Très jeune, l’enfant de Diré se rendait régulièrement dans l’atelier de Boubacar Koïta, peintre populaire autodidacte de la ville. « J’aimais beaucoup dessiner, raconte Konaté. Je réalisais des reproductions de livres, d’affiches de cinéma, et je créais de nouveaux motifs pour les tisserands traditionnels. À l’école, j’avais de bonnes notes en dessin et j’ai été encouragé par mes professeurs dans cette voie. » Les parents ne s’opposent pas et, au début des années 1970, le jeune homme rejoint pour quatre ans les Beaux-Arts de Bamako, où il reçoit un enseignement académique.
Ensuite, embauché pendant deux ans pour monter des expositions par le musée de la capitale malienne, il remplit différents dossiers de bourse d’études. Cuba l’accepte, et il s’envole pour La Havane, où il restera sept ans. « Cela a été très difficile, car il y avait un énorme décalage de niveau, se souvient-il. Une année de langue, une année de rattrapage… J’ai calculé le nombre d’heures qu’il fallait que je fasse pour ingurgiter en un an ce que les Cubains avaient fait en trois, et j’ai accéléré chaque jour. »
Admirateur de Rembrandt
Grand admirateur des « techniques de transparence de Rembrandt », Konaté profite d’un enseignement « très solide, très sérieux et très rigoureux », bénéficie d’avantages incomparables – tout le matériel est gratuit – et rencontre de nombreux artistes, dont le peintre proche des surréalistes Wilfredo Lam qui lui apporte une vaste ouverture sur le monde artistique.
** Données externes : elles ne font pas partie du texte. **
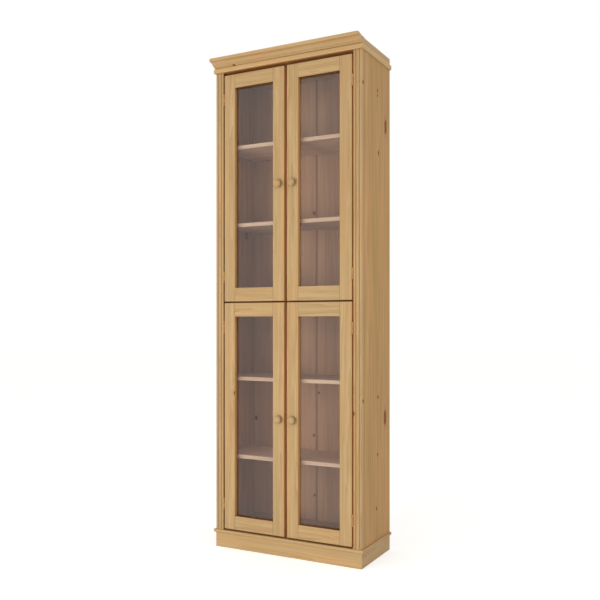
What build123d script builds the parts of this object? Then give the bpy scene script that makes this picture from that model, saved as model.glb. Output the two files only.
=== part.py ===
from build123d import *

import os

os.makedirs("parts", exist_ok=True)

# Display cabinet: four framed glass doors, two over two, hung between reeded pilasters.
# Millimetres. X runs left to right, Y from front (-) to back (+), Z up from the floor.
# The origin is the middle of the footprint, crown included, on the floor.

# Overall sizes
cabinet_height = 2195.0
carcass_width = 716.0
carcass_depth = 316.0  # from the pilasters' front to the rear edge of the sides

# Boards
side_thickness = 18.0
panel_thickness = 18.0
shelf_thickness = 17.0
back_thickness = 6.0
back_recess = 6.0  # from the rear edge of the sides to the back sheets

# Plinth, with a bead worked along its top
plinth_height = 79.0
plinth_thickness = 18.0
plinth_bead_height = 14.0
bottom_panel_rise = 11.0  # the bottom panel's upper face above the plinth

# Beads of the plinth and the cornice
bead_reach = 8.0
bead_round = 1.5
bead_ovolo = 5.5

# Cornice: a bead rail, then the crown moulding in front and plain boards at the sides
cornice_bead_height = 20.0
crown_height = 36.0
crown_reach = 50.0  # in front of the pilasters
crown_overhang = 3.0  # past each side
crown_fillet_height = 14.0
crown_cap_thickness = 20.0
crown_lip = 7.0
crown_toe_reach = 10.0
crown_toe_height = 4.0
crown_bulge = 1.8  # how far each half of the ogee bows from a straight line
crown_quirk_height = 3.0  # groove between the crown and the bead below it
crown_quirk_reach = 3.0
crown_side_quirk = 2.5
crown_side_drop = 5.0  # the side boards end this far below the crown's top
top_panel_rise = 1.0  # top panel's underside above the bead rail's underside

# Pilasters
pilaster_width = 39.3
pilaster_thickness = 22.0
inner_reed_width = 12.0
middle_reed_width = 16.0
reed_depth = 4.0
corner_round = 2.5
reed_stop = 8.0  # plain length at the foot, below the reeds

# Doors
door_thickness = 24.0
door_side_gap = 6.0
door_meeting_gap = 15.0
door_top_gap = 14.0
door_bottom_gap = 6.5
split_level = 1104.2  # middle of the gap between upper and lower doors
split_gap = 6.0
stile_width = 54.0
rail_width = 61.0
arris_radius = 1.2
joint_bevel = 0.6  # along the joint of rail and stile
rebate_width = 8.0
rebate_depth = 9.0
tenon_thickness = 8.0
tenon_setback = 4.0  # from the door's front face to the tenon's cheek
tenon_length = 32.0
tenon_shoulder = 9.0  # at each edge of the rail
tenon_end_gap = 1.0
stop_gap = 0.8  # between a closed door's back and the panels it shuts against

# Glass and the beads behind it
glass_thickness = 3.0
glass_edge_gap = 1.0
glazing_bead_width = 7.0
glazing_mitre_gap = 0.3

# Knobs
knob_radius = 17.5
knob_length = 24.0
knob_tenon_radius = 4.0
knob_tenon_length = 13.0
knob_clearance = 0.05
# Outline of the knob from its collar to its crown: shares of its radius and of its length
knob_outline = (
    (0.6, 0.0),
    (0.6, 0.06),
    (0.52, 0.14),
    (0.84, 0.24),
    (1.0, 0.44),
    (0.96, 0.66),
    (0.74, 0.86),
    (0.4, 0.97),
    (0.0, 1.0),
)

# Shelves: clear heights between the boards, counted upwards
lower_clear_bottom = 310.8
lower_clear_middle = 335.0
upper_clear_bottom = 330.6
upper_clear_middle = 334.0
shelf_setback = 35.0  # shelf's front edge behind the pilasters' front
shelf_end_gap = 2.0
shelf_back_gap = 2.5
shelf_arris = 1.0

# Shelf supports
pin_radius = 2.5
pin_hole_depth = 9.0
pin_length = 8.5
pin_clearance = 0.05
pin_inset = 40.0
support_width = 10.0
support_drop = 9.0
support_reach = 9.0
support_plate = 1.5

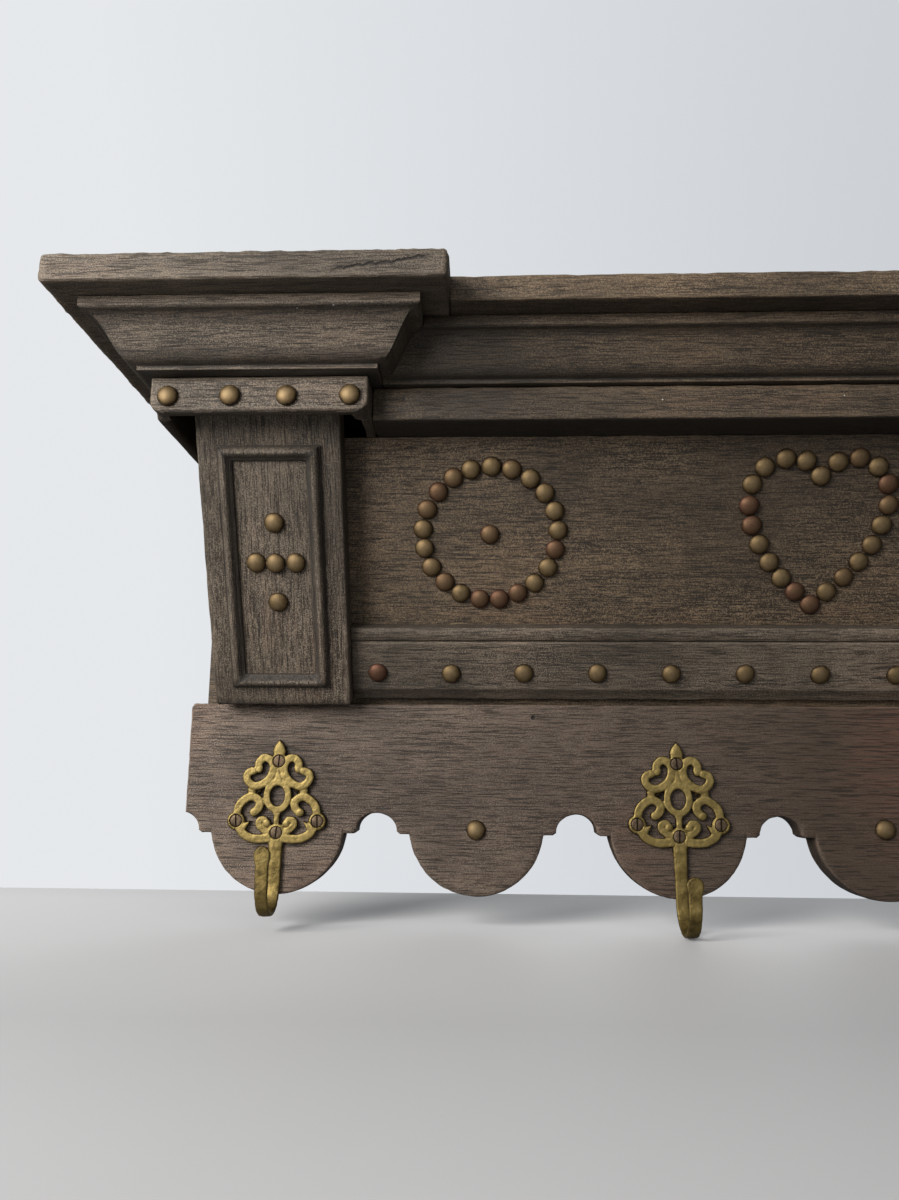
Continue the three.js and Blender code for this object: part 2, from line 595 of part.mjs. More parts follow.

Malgré l’émulation de sa vie cubaine, son retour définitif au pays n’est pas difficile : « J’ai eu quelques offres, mais non, je n’ai jamais pensé rester. » Marié à une Malienne, Konaté poursuit son travail de peintre tout en menant carrière dans l’administration de la culture.
Au début des années 1990, son oeuvre bifurque, comme s’il s’agissait de renouer, d’une certaine manière, avec ces tisserands pour lesquels il travaillait, adolescent. « Quand j’ai commencé à réaliser des installations, j’ai occupé de grands espaces et j’ai constaté que le tissu s’y prêtait, explique Konaté. Puis, de fil en aiguille, j’ai approfondi mon travail sur le textile, qui offre techniquement beaucoup de possibilités. Et à vrai dire, au Mali, le coton est plus simple à trouver que la peinture ! » Une révélation pour l’artiste malien, qui trouve alors le médium idéal pour s’exprimer.
Habitué à introduire dans ses oeuvres, à l’instar de Lam, des éléments de la tradition africaine, Konaté construit aujourd’hui de véritables sculptures textiles, parfois composées de centaines de bandes de tissu qui rappellent les tenues des musiciens sénoufos ou celles des « bouffons sacrés » de la société bamana, les Korodugas. « Abdoulaye Konaté parvient à trouver une contemporanéité tout en gardant ses traditions à l’esprit, explique Vincent Pollet, directeur de VIP Art Galerie (Marseille), qui le représente depuis 2011 et l’exposera lors de la foire Art Paris*. C’est un travail d’une qualité exceptionnelle, de niveau international, ce qui est très intéressant pour une petite galerie comme la nôtre. »
Sur le marché émergent de l’art africain, les oeuvres de l’artiste malien valent entre 15 000 et 70 000 euros. Lui, bien sûr, refuse l’appellation réductrice d’« artiste africain » : « Si c’est pour isoler les gens et diminuer la valeur d’une oeuvre, c’est non ! Si c’est pour affirmer que vous vivez dans un lieu précis et que vous apportez quelque chose de plus au monde, c’est oui ! » Réfutant aussi le qualificatif d’artiste engagé, Konaté revendique tout de même son rôle social. Il n’hésite pas à aborder « des thèmes qui traitent de la souffrance humaine », avec délicatesse et légèreté, comme l’immolation de Mohamed Bouazizi – Fruits de Tunisie (Bouazizi) -, l’immigration – Génération biométrique – ou le conflit israélo-palestinien. Celui qui a osé tisser ensemble le keffieh d’Arafat et le drapeau israélien – Gris-gris pour Israël et la Palestine – glisse d’une voix douce : « Je ne comprends pas comment les gens peuvent ne pas s’entendre tout en sachant qu’ils vont partir bientôt. »
* Art Paris, au Grand Palais, à partir du 29 mars.